* [Task goal]:
Please copy the lines below exactly, from the first one through the line showing "11.5, 132, 156));".

□ □ □ □

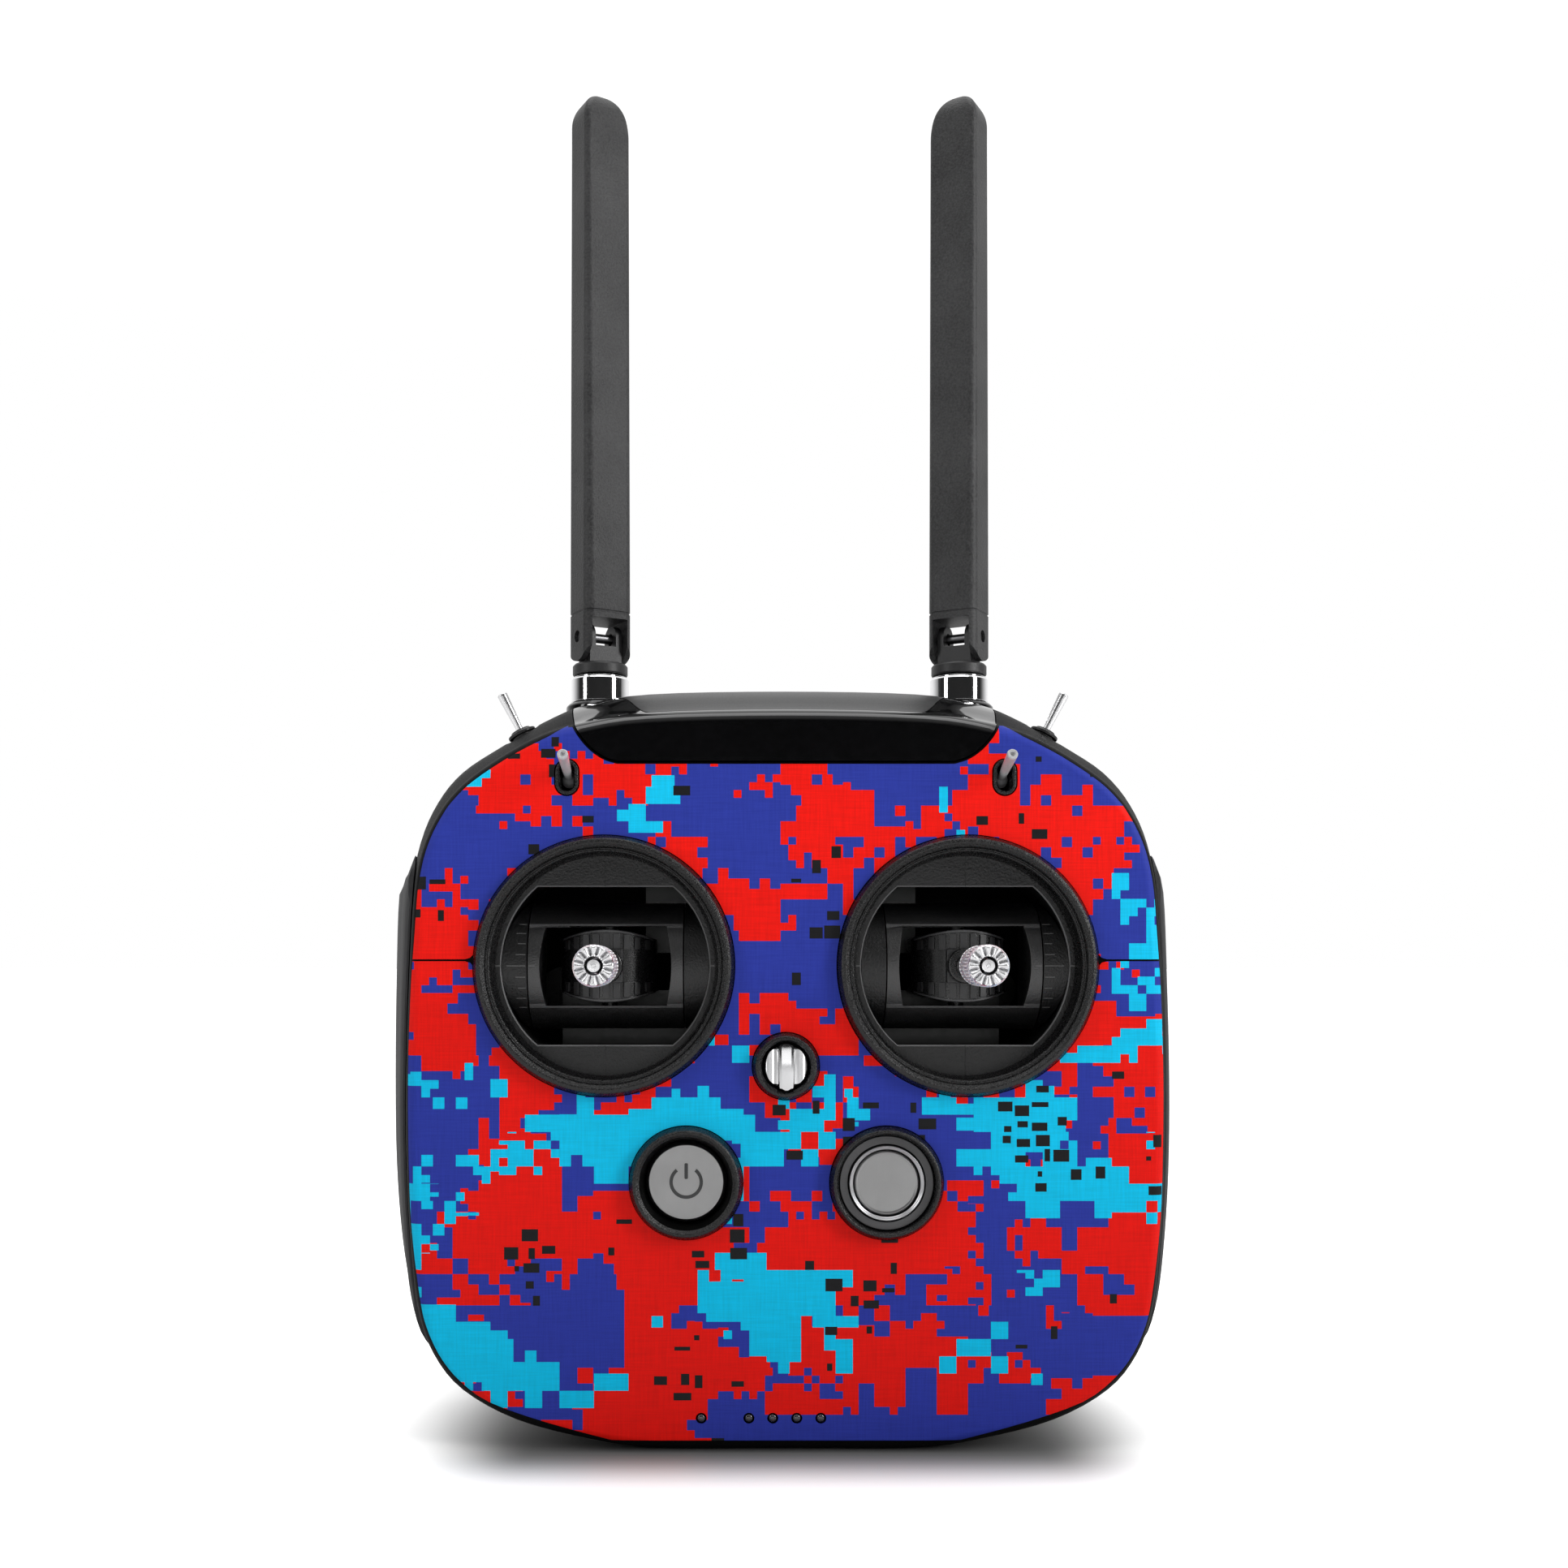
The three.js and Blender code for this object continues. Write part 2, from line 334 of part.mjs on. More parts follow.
const shoulderNuts = sides.map((s) => along([[2.0, -4.5], [2.8, -4.5], [2.8, 0.3], [4.4, 0.5], [4.4, 1.9], [2.9, 2.6], [2.0, 2.6], [2.0, -4.5]], leverFrame(...SHOULDER.map((v, i) => (i ? v : s * v)), shoulderDir(s)), 10));
const shoulderToggles = sides.map((s) => along([[0, -1.6], [0.95, -1.4], [0.95, 3], [1.3, 11.6], [1.15, 12.1], [0, 12.1]], leverFrame(...SHOULDER.map((v, i) => (i ? v : s * v)), shoulderDir(s)), 10));

// ---------- shoulders and back ----------
const dials = sides.map((s) => cylY(s * DIAL[0], DIAL[2], 10.6, DIAL[1] - 3.6, DIAL[1] + 3.6, 22).subtract(cylY(s * DIAL[0], DIAL[2], 1.6, 0, 30, 10)));
const recordButton = shoulderButton(-1, 5.0, -5, 2.2, 9, 14);
const shutterButton = shoulderButton(1, 5.0, -5, 1.4, 9, 14);
const rearButtons = sides.map((s) => cylY(s * 60, 112, 4.95, 27, 37.4, 14));

const portPanel = box(-24, 24, 26.4, 30.2, 50, 66).add(box(-23, 23, 15, 26.6, 51, 65))
  .subtract(box(-18, -5, 20, 34, 54.6, 61)).subtract(box(4, 14, 20, 34, 54.2, 61.8));

// ---------- inside ----------
const battery = box(-34, 34, 8.4, 25.4, 74, 104).subtract(box(-3, 3, 8, 9.4, 74, 78));
const mainBoard = box(-58, 58, 4.2, 5.8, 28, 112).add(box(-16, 16, 2.2, 5, 40, 66));
const radioBoard = box(-36, 36, 6.2, 7.8, 122, 164).add(box(-16, 16, 7, 11.5, 132, 156));

// ---------- antennas ----------
function antenna(s) {
  const T = new THREE.Matrix4().makeTranslation(s * ANT_X, ANT_Y, 0).multiply(new THREE.Matrix4().makeRotationZ(rad(-s * ANT_TURN)));
  const local = (geometry, m) => placed(geometry, T.clone().multiply(m));
  const b = (x0, x1, y0, y1, z0, z1) => local(new THREE.BoxGeometry(x1 - x0, y1 - y0, z1 - z0), move((x0 + x1) / 2, (y0 + y1) / 2, (z0 + z1) / 2));
  const cx = (z, r, x0, x1, seg = 20) => local(new THREE.CylinderGeometry(r, r, x1 - x0, seg), move((x0 + x1) / 2, 0, z).multiply(new THREE.Matrix4().makeRotationZ(Math.PI / 2)));
  const nut = turnZ([[4, 189.7], [7.8, 189.7], [7.8, 196.2], [7.0, 197.0], [4, 197.0], [4, 189.7]], s * ANT_X, ANT_Y, 16);
  // collar, stem and fork
  const collar = turnZ([[0, 190.2], [3.6, 190.2], [3.6, 197.3], [7.45, 197.3], [7.45, 199.6], [6.9, 200.3], [0, 200.3]], s * ANT_X, ANT_Y, 14);
  const fork = collar.add(b(-4.7, 4.7, -3.6, 3.6, 199.8, FOLD_Z).add(cx(FOLD_Z, 3.6, -4.7, 4.7, 12)).subtract(b(-3.0, 3.0, -8, 8, 205.0, 216)).subtract(cx(FOLD_Z, 1.65, -9, 9, 8)));
  const pin = cx(FOLD_Z, 1.25, -6.2, 6.2, 8);
  // paddle: rounded bar with a clevis at its foot
  const bar = [];
  const rings = [[200.6, 0, 0], [346, -0.3, -1.1]];
  const sectionAt = (hw, ht, cxo) => {
    const pts = [], r = Math.min(2.2, hw - 0.1, ht - 0.1);
    for (const [qx, qy, a0] of [[1, 1, 0], [-1, 1, 90], [-1, -1, 180], [1, -1, 270]])
      for (let i = 0; i <= 2; i++) { const a = rad(a0 + 45 * i); pts.push([cxo + qx * (hw - r) + r * Math.cos(a), qy * (ht - r) + r * Math.sin(a)]); }
    return pts;
  };
  for (const [z, dw, dt] of rings) bar.push(sectionAt(ANT_W / 2 + dw, ANT_T / 2 + dt, 0).map(([x, y]) => [x, z, y]));
  // rounded tip, blunter on the inner side
  for (const [z, inner, outer, t] of [[350.2, 0.9, 0.1, 0.2], [352.8, 2.4, 0.8, 0.7], [354.3, 4.3, 2.0, 1.4], [ANT_TOP, 6.0, 3.4, 2.4]]) {
    const hw = (ANT_W - 0.6 - inner - outer) / 2, off = (-s) * (outer - inner) / 2;
    bar.push(sectionAt(hw, ANT_T / 2 - 1.1 - t, off).map(([x, y]) => [x, z, y]));
  }
  // loft runs in a swapped frame (its middle coordinate is the height)
  const n = bar[0].length, pos = [], idx = [];
  for (const ring of bar) for (const [x, z, y] of ring) pos.push(x, y, z);
  for (let k = 0; k + 1 < bar.length; k++) for (let i = 0; i < n; i++) { const a = k * n + i, c = k * n + ((i + 1) % n); idx.push(a, c, c + n, a, c + n, a + n); }
  for (let i = 1; i + 1 < n; i++) { idx.push(0, i + 1, i); const o = (bar.length - 1) * n; idx.push(o, o + i, o + i + 1); }
  const g = new THREE.BufferGeometry();
  g.setAttribute('position', new THREE.Float32BufferAttribute(pos, 3));
  g.setIndex(idx);
  let paddle = local(g, new THREE.Matrix4());
  const foot = cx(FOLD_Z, 6.6, -8, 8, 16).add(b(-8, 8, -6.6, 6.6, FOLD_Z, 360));
  paddle = paddle.intersect(foot)
    .subtract(b(-5.2, 5.2, -8, 8, 195, 212.1)).subtract(cx(FOLD_Z, 1.65, -12, 12, 8));
  return { nut, fork, pin, paddle };
}
const antennas = sides.map(antenna);

// ---------- the assembly ----------
const group = new THREE.Group();
const paint = (color, roughness, metalness) => new THREE.MeshStandardMaterial({ color, roughness, metalness });
function add(name, solid, material) {
  const mesh = new THREE.Mesh(fromSolid(solid), material);
  mesh.name = name;
  group.add(mesh);
}
const SIDE = ['left', 'right'];
add('front_shell', frontShell, paint(0x17181a, 0.45, 0));
add('rear_shell', rearShell, paint(0x17181a, 0.5, 0));
add('vinyl_skin', skin, paint(0x283593, 0.5, 0));
add('top_cover', topCover, paint(0x0a0a0b, 0.12, 0));
SIDE.forEach((side, i) => add(`${side}_grip`, grips[i], paint(0x2a2a2c, 0.85, 0)));
SIDE.forEach((side, i) => {
  const g = gimbals[i];
  add(`${side}_gimbal_bezel`, g.bezel, paint(0x101011, 0.6, 0));
  add(`${side}_gimbal_plate`, g.plate, paint(0x131314, 0.65, 0));
  add(`${side}_outer_yoke`, g.yoke, paint(0x161617, 0.5, 0));
  add(`${side}_inner_drum`, g.drum, paint(0x0f0f10, 0.55, 0));
  add(`${side}_stick_shaft`, g.shaft, paint(0xc9c9cc, 0.3, 1));
  add(`${side}_stick_locknut`, g.nut, paint(0xcfcfd2, 0.3, 1));
  add(`${side}_stick_tip`, g.tip, paint(0xd6d6d8, 0.28, 1));
});
add('mode_bezel', modeBezel, paint(0x0e0e0f, 0.5, 0));
add('mode_knob', modeKnob, paint(0xdadada, 0.1, 1));
add('power_bezel', powerBezel, paint(0x0e0e0f, 0.6, 0));
add('power_button', powerButton, paint(0x8c8c8c, 0.45, 0.6));
add('home_bezel', homeBezel, paint(0x0e0e0f, 0.6, 0));
add('home_collar', homeCollar, paint(0x3a3a3b, 0.4, 0.2));
add('home_ring', homeRing, paint(0xdcdcdc, 0.12, 1));
add('home_button', homeButton, paint(0x8c8c8c, 0.45, 0.6));
leds.forEach((led, i) => add(i ? `battery_led_${i}` : 'status_led', led, paint(0x2c2c30, 0.2, 0)));
SIDE.forEach((side, i) => {
  add(`${side}_front_toggle_slot`, toggleSlots[i], paint(0x0c0c0d, 0.6, 0));
  add(`${side}_front_toggle`, frontToggles[i], paint(0xd9d9d9, 0.1, 1));
  add(`${side}_shoulder_toggle_nut`, shoulderNuts[i], paint(0xbdbdbd, 0.25, 1));
  add(`${side}_shoulder_toggle`, shoulderToggles[i], paint(0xd9d9d9, 0.1, 1));
  add(`${side}_dial`, dials[i], paint(0x1b1b1c, 0.5, 0));
  add(`${side}_rear_button`, rearButtons[i], paint(0x1b1b1c, 0.5, 0));
});
add('record_button', recordButton, paint(0xcccccc, 0.2, 1));
add('shutter_button', shutterButton, paint(0x202022, 0.4, 0));
add('port_panel', portPanel, paint(0x101011, 0.6, 0));
add('battery', battery, paint(0x3d4a5c, 0.6, 0));
add('main_board', mainBoard, paint(0x1f5b35, 0.6, 0));
add('radio_board', radioBoard, paint(0x1f5b35, 0.6, 0));
SIDE.forEach((side, i) => {
  const a = antennas[i];
  add(`${side}_antenna_nut`, a.nut, paint(0xdedede, 0.08, 1));
  add(`${side}_antenna_fork`, a.fork, paint(0x1a1a1b, 0.6, 0));
  add(`${side}_antenna_pin`, a.pin, paint(0x9a9a9c, 0.4, 1));
  add(`${side}_antenna_paddle`, a.paddle, paint(0x2b2b2d, 0.65, 0));
});

export default group;
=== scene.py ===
import math
import bmesh
import bpy
from mathutils import Matrix, Vector


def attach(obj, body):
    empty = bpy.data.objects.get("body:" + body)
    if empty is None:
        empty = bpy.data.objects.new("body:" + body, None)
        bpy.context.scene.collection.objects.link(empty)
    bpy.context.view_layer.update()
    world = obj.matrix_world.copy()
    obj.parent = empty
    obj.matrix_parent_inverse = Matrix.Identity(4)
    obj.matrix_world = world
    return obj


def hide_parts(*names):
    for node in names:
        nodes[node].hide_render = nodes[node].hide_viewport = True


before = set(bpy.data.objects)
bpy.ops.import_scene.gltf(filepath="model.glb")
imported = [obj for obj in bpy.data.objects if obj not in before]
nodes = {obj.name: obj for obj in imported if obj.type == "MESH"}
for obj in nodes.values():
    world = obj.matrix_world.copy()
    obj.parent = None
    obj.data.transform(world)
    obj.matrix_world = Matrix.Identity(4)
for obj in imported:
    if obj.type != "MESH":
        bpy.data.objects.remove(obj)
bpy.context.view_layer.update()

scene = bpy.context.scene
PI = math.pi
rad = math.radians

# All shapes below are drawn in millimetres and brought to metres when a piece is finished.

# ---------------------------------------------------------------- camera
cam_data = bpy.data.cameras.new("camera")
cam_data.lens = 36.1
cam_data.sensor_width = 36.0
cam_data.sensor_fit = "HORIZONTAL"
cam_data.shift_x = 0.0368
cam_data.shift_y = 0.116
cam_data.clip_start = 0.01
cam = bpy.data.objects.new("camera", cam_data)
cam.location = (-0.0145, -0.414, 0.1185)
cam.rotation_euler = (PI / 2, 0, 0)
scene.collection.objects.link(cam)
scene.camera = cam
scene.view_settings.view_transform = "Standard"


# ---------------------------------------------------------------- mesh tools
def lerp(a, b, t):
    return a + (b - a) * t


def smooth(a, b, x):
    t = min(1.0, max(0.0, (x - a) / (b - a)))
    return t * t * (3 - 2 * t)


def raw(verts, faces):
    """closed mesh in millimetres, faces turned outward"""
    me = bpy.data.meshes.new("work")
    me.from_pydata([tuple(v) for v in verts], [], faces)
    bm = bmesh.new()
    bm.from_mesh(me)
    bmesh.ops.remove_doubles(bm, verts=bm.verts, dist=1e-5)
    bmesh.ops.recalc_face_normals(bm, faces=bm.faces)
    bm.to_mesh(me)
    bm.free()
    ob = bpy.data.objects.new("work", me)
    scene.collection.objects.link(ob)
    return ob


def drop(*obs):
    for o in obs:
        me = o.data
        bpy.data.objects.remove(o)
        if me.users == 0:
            bpy.data.meshes.remove(me)


def baked(ob):
    """the mesh with its modifiers applied"""
    dg = bpy.context.evaluated_depsgraph_get()
    me = bpy.data.meshes.new_from_object(ob.evaluated_get(dg))
    old = ob.data
    ob.modifiers.clear()
    ob.data = me
    if old.users == 0:
        bpy.data.meshes.remove(old)
    return ob


def boolean(ob, tools, op="DIFFERENCE", keep=False):
    for t in tools:
        m = ob.modifiers.new("b", "BOOLEAN")
        m.operation = op
        m.solver = "MANIFOLD"
        m.object = t
    baked(ob)
    if not keep:
        drop(*tools)
    return ob


def copy(ob, shift=(0, 0, 0)):
    me = ob.data.copy()
    me.transform(Matrix.Translation(shift))
    o = bpy.data.objects.new("work", me)
    scene.collection.objects.link(o)
    return o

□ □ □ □

* [Result]:
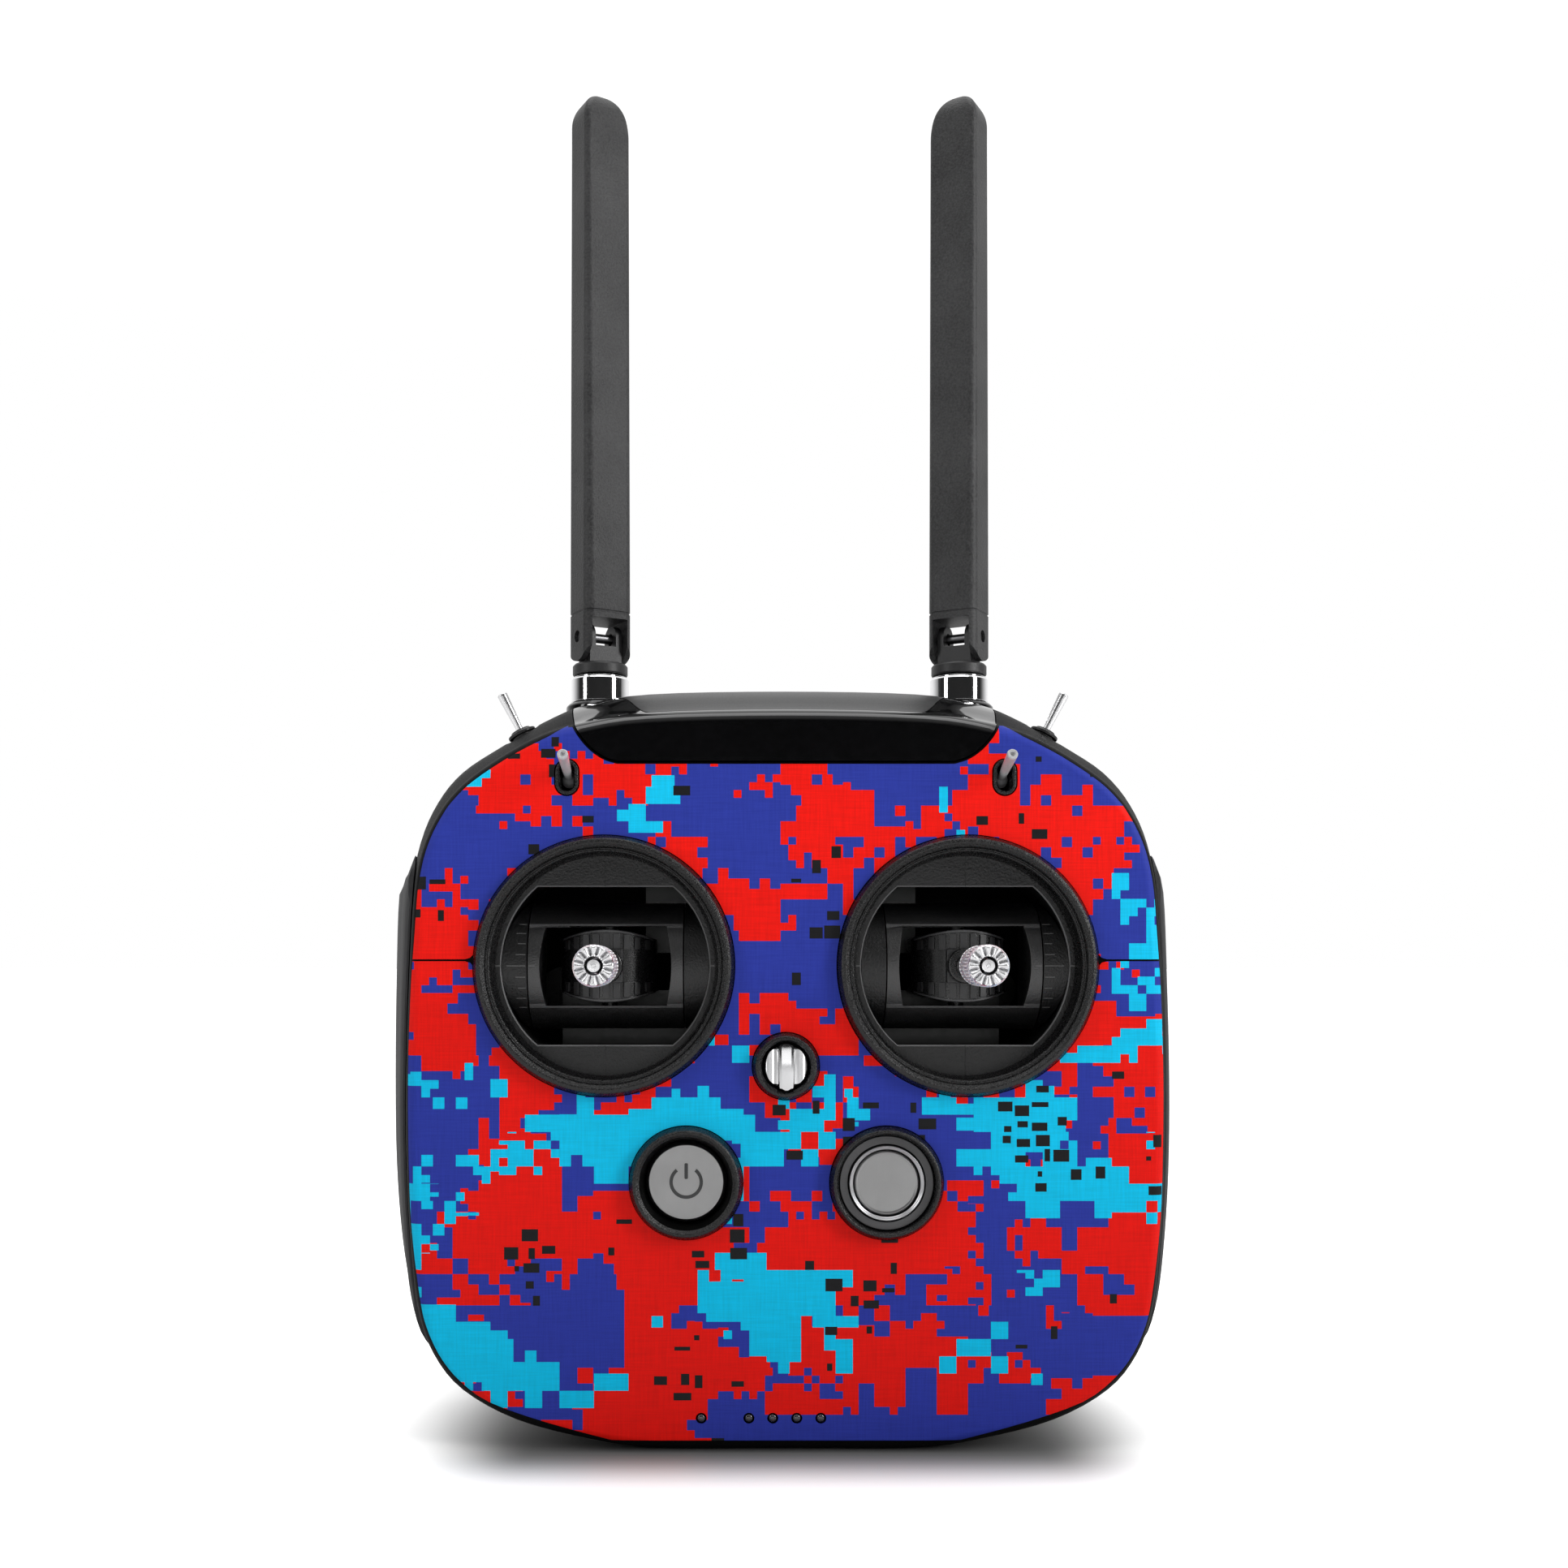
The three.js and Blender code for this object continues. Write part 2, from line 334 of part.mjs on. More parts follow.
const shoulderNuts = sides.map((s) => along([[2.0, -4.5], [2.8, -4.5], [2.8, 0.3], [4.4, 0.5], [4.4, 1.9], [2.9, 2.6], [2.0, 2.6], [2.0, -4.5]], leverFrame(...SHOULDER.map((v, i) => (i ? v : s * v)), shoulderDir(s)), 10));
const shoulderToggles = sides.map((s) => along([[0, -1.6], [0.95, -1.4], [0.95, 3], [1.3, 11.6], [1.15, 12.1], [0, 12.1]], leverFrame(...SHOULDER.map((v, i) => (i ? v : s * v)), shoulderDir(s)), 10));

// ---------- shoulders and back ----------
const dials = sides.map((s) => cylY(s * DIAL[0], DIAL[2], 10.6, DIAL[1] - 3.6, DIAL[1] + 3.6, 22).subtract(cylY(s * DIAL[0], DIAL[2], 1.6, 0, 30, 10)));
const recordButton = shoulderButton(-1, 5.0, -5, 2.2, 9, 14);
const shutterButton = shoulderButton(1, 5.0, -5, 1.4, 9, 14);
const rearButtons = sides.map((s) => cylY(s * 60, 112, 4.95, 27, 37.4, 14));

const portPanel = box(-24, 24, 26.4, 30.2, 50, 66).add(box(-23, 23, 15, 26.6, 51, 65))
  .subtract(box(-18, -5, 20, 34, 54.6, 61)).subtract(box(4, 14, 20, 34, 54.2, 61.8));

// ---------- inside ----------
const battery = box(-34, 34, 8.4, 25.4, 74, 104).subtract(box(-3, 3, 8, 9.4, 74, 78));
const mainBoard = box(-58, 58, 4.2, 5.8, 28, 112).add(box(-16, 16, 2.2, 5, 40, 66));
const radioBoard = box(-36, 36, 6.2, 7.8, 122, 164).add(box(-16, 16, 7, 11.5, 132, 156));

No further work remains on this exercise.